It would serve no good purpose to go into an extended review of the cases bearing on the question of representative or class suits, pointing out cases in which the right to maintain such action has been upheld and where that right has been denied, since that has been done in a number of recent cases. Swiss Oil Co. v. Shanks,
In the latter case the opinion, after setting out the provisions of section 25 of the Civil Code of Practice, said:
"Where the interest of the parties in a common security is not distinct, but collective, representatives of the class may maintain actions and secure binding judgments. It is clear that one or more interested *Page 492 parties, fairly representative of the class whose rights the court may protect, may maintain actions for the benefit of all others similarly situated. [Citing cases.]
And further on in the opinion, after citing a number of the foregoing and other authorities, continued, saying:
"In cases where an individual creditor seeks to recover a debt due him, there is no such community of interest with other claimants having similar claims as to authorize a class suit. Those entitled to recover debts may assert or waive their rights, and when they do either, no others have the right to act for them."
Clearly this case comes within the latter rule, since the claim of each of the creditors of the bank is distinct and individual. There is no common security or fund in which they have collective or community interest. Each of them may assert or waive their claim without a right in others to act for them. True, their claims arise under the same statute and involve the same questions of law and similar questions of fact but, notwithstanding their similarity, they are separate and distinct claims against the directors. Batman v. Louisville Gas Electric Co., supra. And, as pointed out in notes and cases cited under section 25 of the Civil Code of Practice, it is not sufficient that the rights of the various creditors may be determined upon the same law and facts, or that the common or general interest be in question of law raised by the pleadings, but there must be a common and general interest in the subject matter of the action to authorize one or more to maintain an action for all.
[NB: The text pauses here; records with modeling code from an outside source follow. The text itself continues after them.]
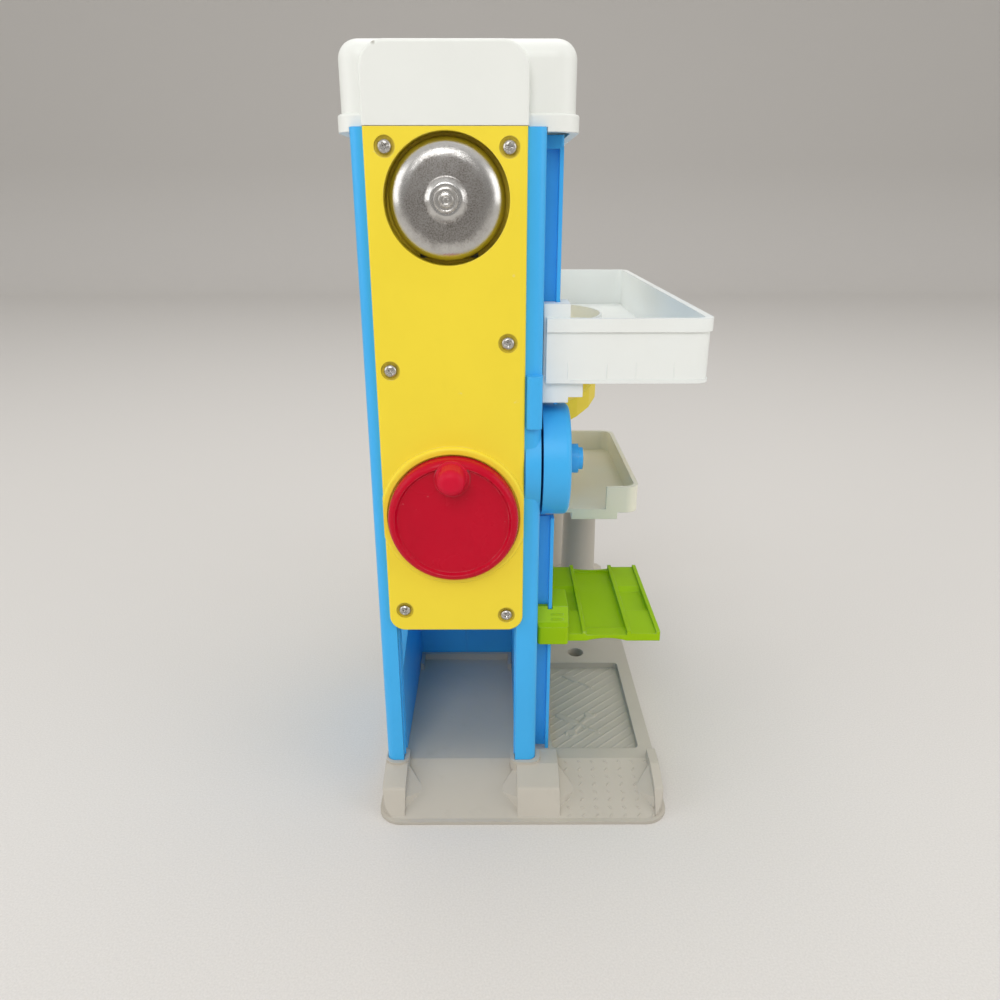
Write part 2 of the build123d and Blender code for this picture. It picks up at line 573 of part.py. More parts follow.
def striker_cam():
    """Four blunt lobes that flick the striker's tail."""
    y0 = PLATE_FRONT - 2.6
    y1 = PLATE_FRONT - 1.0
    cam = rod_y(y0, y1, SHAFT_AXIS, CRANK_Z, 7)
    for turn in range(0, 360, 90):
        lobe = block(SHAFT_AXIS - 2, SHAFT_AXIS + 2, y0, y1, CRANK_Z, CRANK_Z + 10)
        cam += Pos(SHAFT_AXIS, 0, CRANK_Z) * Rot(0, turn, 0) * Pos(-SHAFT_AXIS, 0, -CRANK_Z) * lobe
    return cam - rod_y(y0 - 1, y1 + 1, SHAFT_AXIS, CRANK_Z, AXLE_RADIUS)


def cord_spool():
    y0 = PLATE_BACK + 0.6
    y1 = y0 + SPOOL_WIDTH
    spool = rod_y(y0, y1, SHAFT_AXIS, CRANK_Z, SPOOL_FLANGE)
    spool -= rod_y(y0 + 1.5, y1 - 1.5, SHAFT_AXIS, CRANK_Z, SPOOL_FLANGE + 1) \
        - rod_y(y0, y1, SHAFT_AXIS, CRANK_Z, SPOOL_CORE)
    return spool - rod_y(y0 - 1, y1 + 1, SHAFT_AXIS, CRANK_Z, AXLE_RADIUS)


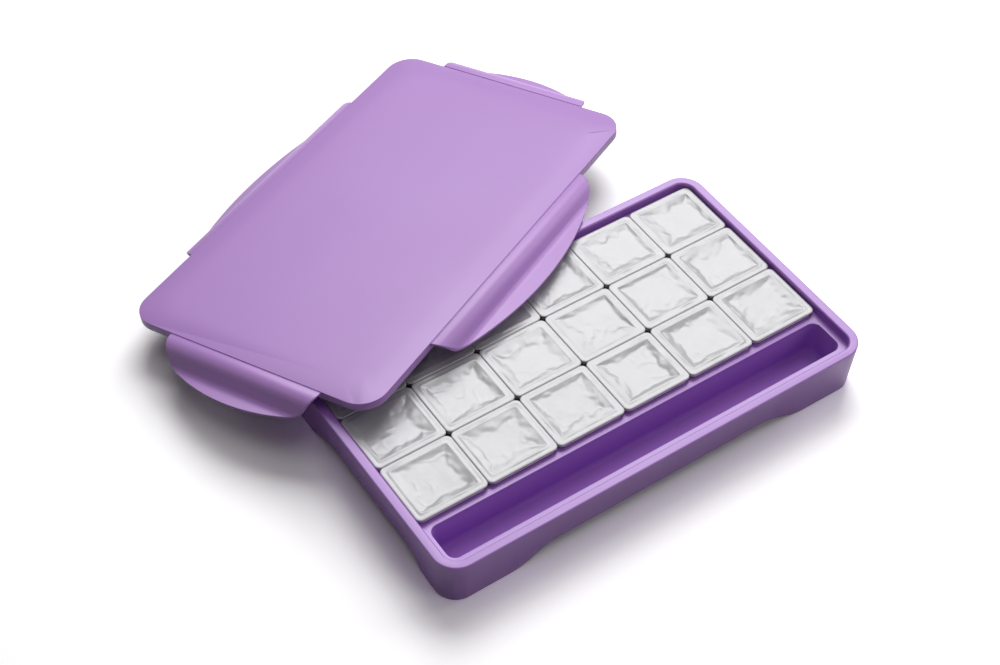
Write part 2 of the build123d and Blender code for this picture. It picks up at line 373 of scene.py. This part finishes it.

The case of Cunningham v. Shellman furnishes no precedent on the question here, since the opinion does not refer to or determine the right of one creditor to sue for all, and we have examined the record and find that that question was not raised in the court below or on appeal.
In answer to argument of counsel for appellants that equity having acquired jurisdiction will bring in all necessary parties and determine the whole controversy, the chancellor in his opinion said:
"It is true that equity having once rightfully acquired jurisdiction, will bring in the necessary parties and determine the whole controversy. But of *Page 493 what has the court acquired jurisdiction on the case? Not more than of the parties before the court and of the individual claims of the parties suing. It has acquired no jurisdiction of the property of the defendants, nor of any common fund out of which these claims are to be satisfied. The whole controversy here, between each creditor and the defendants is the controversy as to whether the defendants are liable to him. The liability described in the statute is not only joint and several, but it is individual. It is suggested that in the end the funds will be trust fund. I understand the argument to mean when common liability to all the creditors has been declared and the property of the defendants in effect marshalled for satisfaction. But equity must find existing reasons for its jurisdiction; it cannot by mandatory order create the conditions and then justify its jurisdiction on them. If this were possible, then in any case where a defendant owes numerous persons numerous debts, however disconnected, the same doctrine would apply, to the emasculation of all established rules of joinder."
The chancellor's determination of that question is in accord with the opinion in the Batman case, supra, disposing of a similar contention, and clearly expresses the views of this court on that matter.
Judgment affirmed.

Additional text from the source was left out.